Die Türkei — ein Land des Islam mit demokratischer Verfassung, auch wenn es noch viele Mängel gibt — hat sich auf den Weg hin zu Europa und zu europäischen Standards gemacht. Sie ist in ihrer Brücken- und Beispielfunktion unverzichtbar. Wenn dieser Prozess der Annäherung hin zur Aufnahme in die Europäische Union gelingt, dann ist dies ein Beitrag im Kampf gegen die terroristische Bedrohung.

Es gibt weder Anlass zu Schwarzmalerei noch zu ungerechtfertigtem Optimismus. Menschenrechtspolitik bleibt eine große anstrengende Herausforderung. Viele haben sich dieser Aufgabe verschrieben, so auch das Forum Menschenrechte. Es gibt keinen Anlass zur Resignation. Unzählige Menschen überall auf der Welt hoffen auf aktive Menschenrechtsverteidiger. Sie dürfen nicht im Stich gelassen werden. Eines darf man dabei nicht vergessen: Vieles, war wir nicht für möglich gehalten haben, ist Wirklichkeit geworden.
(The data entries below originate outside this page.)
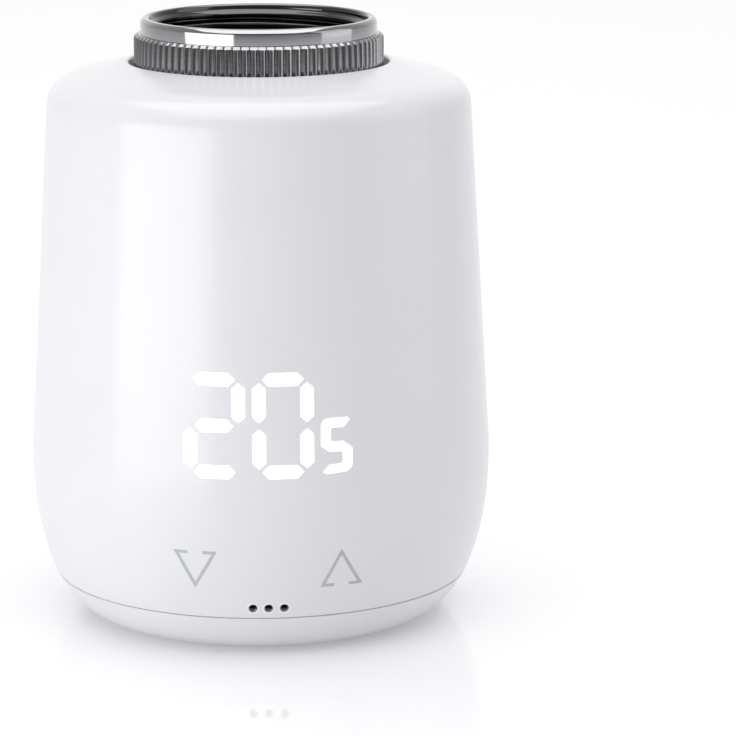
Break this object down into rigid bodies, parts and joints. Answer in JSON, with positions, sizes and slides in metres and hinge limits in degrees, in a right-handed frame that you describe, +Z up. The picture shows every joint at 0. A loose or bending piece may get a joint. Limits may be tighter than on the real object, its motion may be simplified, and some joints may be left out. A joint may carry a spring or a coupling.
{
  "type": "radiator thermostat head",
  "caption": "Motorised radiator thermostat head: rounded white shell with a lit display, knurled chrome union nut on top, and a geared push rod, cells and boards inside.",
  "frame": {"origin": "centre of the foot, at the height it stands on", "axes": "+Z up the valve axis towards the union nut, and the display faces -Y"},
  "size_m": [0.0642, 0.0642, 0.0834],
  "materials": {
    "white_shell": "smooth, semi-gloss",
    "chrome": "polished plate, knurled flange",
    "neck_grey": "matt",
    "frame_grey": "matt",
    "acetal_white": "satin",
    "steel": "zinc plated",
    "brass": "machined",
    "copper": "enamelled winding on laminations",
    "magnet": "sintered",
    "nickel": "nickel plated",
    "black_plastic": "matt",
    "connector_white": "matt",
    "board_green": "solder mask",
    "display_black": "matt",
    "diffuser": "frosted",
    "cell_wrap": "printed sleeve, no text",
    "wire_red": "insulation",
    "wire_black": "insulation"
  },
  "bodies": {
    "housing": {"battery_cell_1": "cell_wrap", "battery_cell_2": "cell_wrap", "battery_lead_black": "wire_black", "battery_lead_red": "wire_red", "chassis": "frame_grey", "contact_plate_negative": "nickel", "contact_plate_positive": "nickel", "contact_spring_negative": "nickel", "controller_chip": "black_plastic", "display_board": "display_black", "display_diffuser": "diffuser", "display_light_mask": "display_black", "gear_axle_1": "steel", "gear_axle_2": "steel", "gear_axle_3": "steel", "gearbox_cover": "frame_grey", "gearbox_screw_1": "steel", "gearbox_screw_2": "steel", "gearbox_screw_3": "steel", "lead_connector": "connector_white", "main_board": "board_green", "motor_can": "steel", "motor_driver_chip": "black_plastic", "motor_end_bell": "black_plastic", "motor_lead_black": "wire_black", "motor_lead_red": "wire_red", "motor_magnet_1": "magnet", "motor_magnet_2": "magnet", "motor_screw_1": "steel", "motor_screw_2": "steel", "neck_screw_1": "steel", "neck_screw_2": "steel", "neck_screw_3": "steel", "outer_shell": "white_shell", "radio_module": "nickel", "temperature_sensor": "black_plastic", "thrust_washer": "steel", "touch_spring_down": "nickel", "touch_spring_up": "nickel", "valve_neck": "neck_grey"},
    "union_nut": {"union_nut": "chrome"},
    "end_cap": {"end_cap": "white_shell", "bridge_contact_plate": "nickel", "bridge_contact_spring": "nickel"},
    "rotor": {"motor_armature": "copper", "motor_shaft": "steel", "motor_pinion": "brass"},
    "idler_1": {"idler_gear_1": "acetal_white"},
    "idler_2": {"idler_gear_2": "acetal_white"},
    "idler_3": {"idler_gear_3": "acetal_white"},
    "drive": {"drive_gear": "acetal_white"},
    "spindle": {"push_rod": "acetal_white", "lead_screw": "steel"}
  },
  "joints": [
    {"name": "union_nut_spin", "type": "hinge", "parent": "housing", "child": "union_nut", "pos_m": [0, 0, 0.078], "axis": [0, 0, 1], "continuous": true},
    {"name": "push_rod_slide", "type": "slide", "parent": "housing", "child": "spindle", "axis": [0, 0, 1], "range_m": [0, 0.0045]},
    {"name": "drive_gear_spin", "type": "hinge", "parent": "housing", "child": "drive", "pos_m": [0, 0, 0.0675], "axis": [0, 0, 1], "range_deg": [0, 1081]},
    {"name": "idler_gear_3_spin", "type": "hinge", "parent": "housing", "child": "idler_3", "pos_m": [-0.00234, 0.01329, 0.0661], "axis": [0, 0, 1], "range_deg": [-4753, 0]},
    {"name": "idler_gear_2_spin", "type": "hinge", "parent": "housing", "child": "idler_2", "pos_m": [-0.01176, 0.0076, 0.064], "axis": [0, 0, 1], "range_deg": [0, 16159]},
    {"name": "idler_gear_1_spin", "type": "hinge", "parent": "housing", "child": "idler_1", "pos_m": [-0.01416, -0.00313, 0.0619], "axis": [0, 0, 1], "range_deg": [-54939, 0]},
    {"name": "motor_spin", "type": "hinge", "parent": "housing", "child": "rotor", "pos_m": [-0.00445, -0.0083, 0.0455], "axis": [0, 0, 1], "range_deg": [0, 186792]},
    {"name": "end_cap_pull", "type": "slide", "parent": "housing", "child": "end_cap", "axis": [0, 0, -1], "range_m": [0, 0.03]}
  ],
  "couplings": [
    {"joint": "drive_gear_spin", "follows": "push_rod_slide", "rad_per_m": 4188.8},
    {"joint": "idler_gear_3_spin", "follows": "push_rod_slide", "rad_per_m": -18431},
    {"joint": "idler_gear_2_spin", "follows": "push_rod_slide", "rad_per_m": 62664},
    {"joint": "idler_gear_1_spin", "follows": "push_rod_slide", "rad_per_m": -213060},
    {"joint": "motor_spin", "follows": "push_rod_slide", "rad_per_m": 724400}
  ]
}
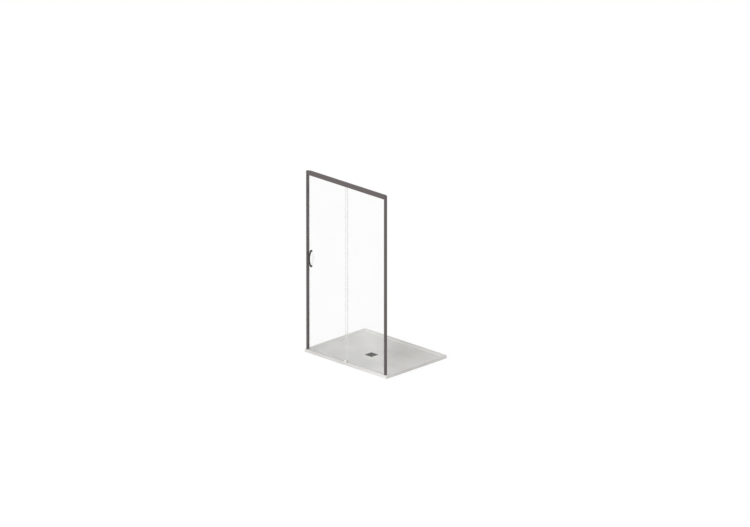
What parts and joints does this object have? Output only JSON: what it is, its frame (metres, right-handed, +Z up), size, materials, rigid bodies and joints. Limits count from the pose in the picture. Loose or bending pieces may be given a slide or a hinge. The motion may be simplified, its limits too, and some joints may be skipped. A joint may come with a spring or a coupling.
{
  "type": "shower tray with sliding screen",
  "caption": "Low rectangular shower tray with a square drain cover and a framed glass screen on its front edge: a fixed pane and a sliding door hung on rollers.",
  "frame": {"origin": "middle of the tray's underside, on the floor", "axes": "+X along the screen from the door side to the fixed side, +Y from the screen to the back of the tray, +Z up"},
  "size_m": [1.2, 0.915, 2.015],
  "materials": {
    "mineral_cast": "fine matte mineral casting",
    "clear_glass": "clear toughened glass",
    "clear_seal": "clear flexible plastic",
    "black_rubber": "matte",
    "nylon": "matte",
    "stainless": "brushed",
    "dark_handle": "satin anodised",
    "dark_cover": "satin",
    "anodised_frame": "satin anodised"
  },
  "bodies": {
    "enclosure": {"shower_tray": "mineral_cast", "waste_sealing_ring": "black_rubber", "waste_flange": "stainless", "wall_channel_left": "anodised_frame", "wall_channel_right": "anodised_frame", "strike_post": "anodised_frame", "glazing_post": "anodised_frame", "post_cap_left": "anodised_frame", "post_cap_right": "anodised_frame", "lock_screws": "stainless", "lock_screw_caps": "anodised_frame", "strike_seal": "clear_seal", "header_rail": "anodised_frame", "header_plug_left": "nylon", "header_plug_right": "nylon", "header_screws": "stainless", "door_stop_left": "nylon", "door_stop_right": "nylon", "stop_screws": "stainless", "bumper_left": "black_rubber", "bumper_right": "black_rubber", "fixed_pane": "clear_glass", "pane_gasket_top": "black_rubber", "pane_gasket_side": "black_rubber", "sill_seal": "clear_seal", "overlap_seal": "clear_seal", "threshold_strip": "clear_seal", "bottom_guide": "clear_seal", "guide_screws": "stainless"},
    "door": {"door_pane": "clear_glass", "door_top_rail": "anodised_frame", "rail_end_caps": "nylon", "hanger_left": "stainless", "hanger_right": "stainless", "hanger_bolts": "stainless", "anti_lift_pads": "nylon", "roller_pins": "stainless", "roller_spacers": "stainless", "door_magnet_seal": "clear_seal", "door_trailing_seal": "clear_seal", "door_sweep": "clear_seal", "handle_bow": "dark_handle", "handle_rosettes": "dark_handle", "handle_washers": "clear_seal", "handle_bushes": "nylon", "handle_inner_discs": "dark_handle", "handle_bolts": "stainless"},
    "cover": {"drain_cover": "dark_cover", "cover_feet": "black_rubber", "hair_strainer": "stainless"},
    "roller_1": {"roller_tyre_1": "nylon", "roller_bearing_1": "stainless"},
    "roller_2": {"roller_tyre_2": "nylon", "roller_bearing_2": "stainless"},
    "roller_3": {"roller_tyre_3": "nylon", "roller_bearing_3": "stainless"},
    "roller_4": {"roller_tyre_4": "nylon", "roller_bearing_4": "stainless"}
  },
  "joints": [
    {"name": "door_slide", "type": "slide", "parent": "enclosure", "child": "door", "axis": [1, 0, 0], "range_m": [0, 0.445]},
    {"name": "cover_lift", "type": "slide", "parent": "enclosure", "child": "cover", "axis": [0, 0, 1], "range_m": [0, 0.12]},
    {"name": "roller_1_spin", "type": "hinge", "parent": "door", "child": "roller_1", "pos_m": [-0.481, -0.4158, 1.995], "axis": [0, 1, 0], "continuous": true},
    {"name": "roller_2_spin", "type": "hinge", "parent": "door", "child": "roller_2", "pos_m": [-0.433, -0.4158, 1.995], "axis": [0, 1, 0], "continuous": true},
    {"name": "roller_3_spin", "type": "hinge", "parent": "door", "child": "roller_3", "pos_m": [-0.097, -0.4158, 1.995], "axis": [0, 1, 0], "continuous": true},
    {"name": "roller_4_spin", "type": "hinge", "parent": "door", "child": "roller_4", "pos_m": [-0.049, -0.4158, 1.995], "axis": [0, 1, 0], "continuous": true}
  ],
  "couplings": [
    {"joint": "roller_1_spin", "follows": "door_slide", "rad_per_m": 133.33},
    {"joint": "roller_2_spin", "follows": "door_slide", "rad_per_m": 133.33},
    {"joint": "roller_3_spin", "follows": "door_slide", "rad_per_m": 133.33},
    {"joint": "roller_4_spin", "follows": "door_slide", "rad_per_m": 133.33}
  ]
}
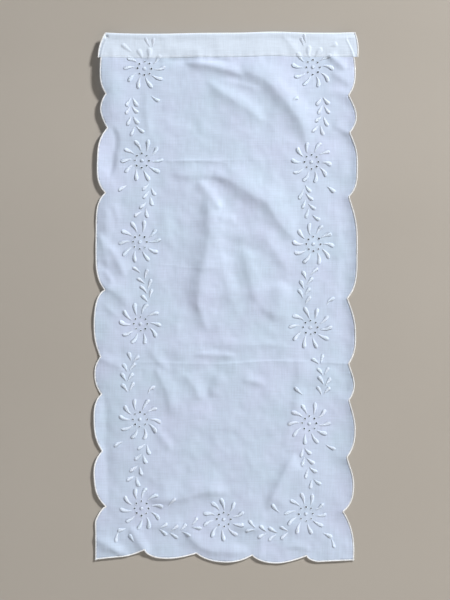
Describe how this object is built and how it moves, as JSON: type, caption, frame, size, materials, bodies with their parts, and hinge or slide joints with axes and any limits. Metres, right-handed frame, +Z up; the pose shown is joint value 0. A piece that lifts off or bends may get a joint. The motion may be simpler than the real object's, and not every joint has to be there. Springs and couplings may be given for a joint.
{
  "type": "embroidered curtain",
  "caption": "White cotton curtain panel with whitework daisies and leaf sprays, scalloped corded edges and an open rod casing along its top.",
  "frame": {"origin": "on top of the folded edge, on the panel's centre line", "axes": "+Z up along the hanging cloth, X along the folded edge, the embroidered face towards -Y"},
  "size_m": [0.4621, 0.0116, 0.9289],
  "materials": {
    "cotton": "matte fine plain weave",
    "thread": "soft sheen, laid satin stitches"
  },
  "bodies": {
    "root": {"panel": "cotton"}
  },
  "joints": []
}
* Der Beitrag basiert auf einer Festrede anlässlich des 10-jährigen Jubiläums des Forum Menschenrechte am 11. März 2004 im Berliner Roten Rathaus. Informationen über die Arbeit des Forum Menschenrechte unter www.forum-menschenrechte.de

[1] Leider verlief auch die Sitzungsperiode 2004 erneut weitgehend unbefriedigend. Vgl. Gerhart
Baum: Stärkeres Gewicht für Menschenrechte, in: Süddeutsche Zeitung vom 6. Mai 2004. Generell
dazu: Gerhart Baum/Eibe RiedeUMichael Schaefer (Hg.): Menschenrechtsschutz in der Praxis der
Vereinten Nationen, Nomos: Baden-Baden 1998.